The fund operates under a straightforward mandate which is to achieve long-term capital appreciation by investing substantially in equity and equity-related securities across market capitalizations.


Unlike many flexi-caps that maintain static 70%+ large-cap allocations regardless of relative valuations, this fund demonstrates genuine market-cap flexibility, dynamically shifting between large, mid, and small caps based purely on where bottom-up stock selection identifies compelling opportunities. 


The current high equity deployment (typically 97%+) indicates conviction-driven investing rather than tactical cash-holding strategies, making this suitable for investors who handle market timing themselves through overall portfolio asset allocation.


The concentration in financial services aligns with India's structural growth story in banking, insurance, and financial inclusion, while technology and industrials exposure captures digital transformation and infrastructure development themes. The fund typically maintains 50-60 stocks with meaningful position sizing in high-conviction ideas rather than token allocations across 100+ names for false diversification.

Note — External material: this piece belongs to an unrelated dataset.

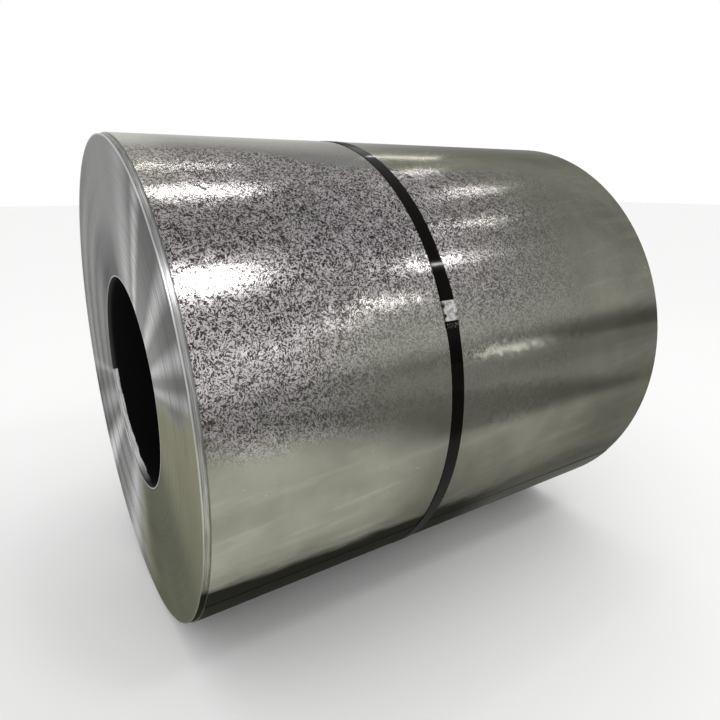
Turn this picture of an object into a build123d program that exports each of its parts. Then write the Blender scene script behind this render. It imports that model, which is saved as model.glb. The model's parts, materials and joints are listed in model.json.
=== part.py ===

This fund makes particular sense for investors who value institutional governance, appreciate public sector prudence in risk management, seek genuine market-cap flexibility rather than label-only flexi-cap positioning, and prioritize liquidity flexibility through minimal exit loads.


The nearly full equity deployment means defensive manoeuvring comes through market-cap rotation rather than cash hoarding, suiting investors comfortable with equity volatility who handle asset allocation timing through overall portfolio construction. The co-management structure provides continuity and reduces key-person risk while maintaining specialized expertise through division of responsibilities.


However, prospective investors must calibrate expectations appropriately. The fund's performance has been steady rather than spectacular, delivering consistent mid-teen returns across horizons but not leading category performance tables.


This reflects the conservative, institutional approach prioritizing risk-adjusted outcomes over absolute performance leadership. Investors seeking aggressive mid-small cap tilts during momentum phases, those wanting significant international exposure, or individuals chasing category-topping returns might find this measured approach constraining.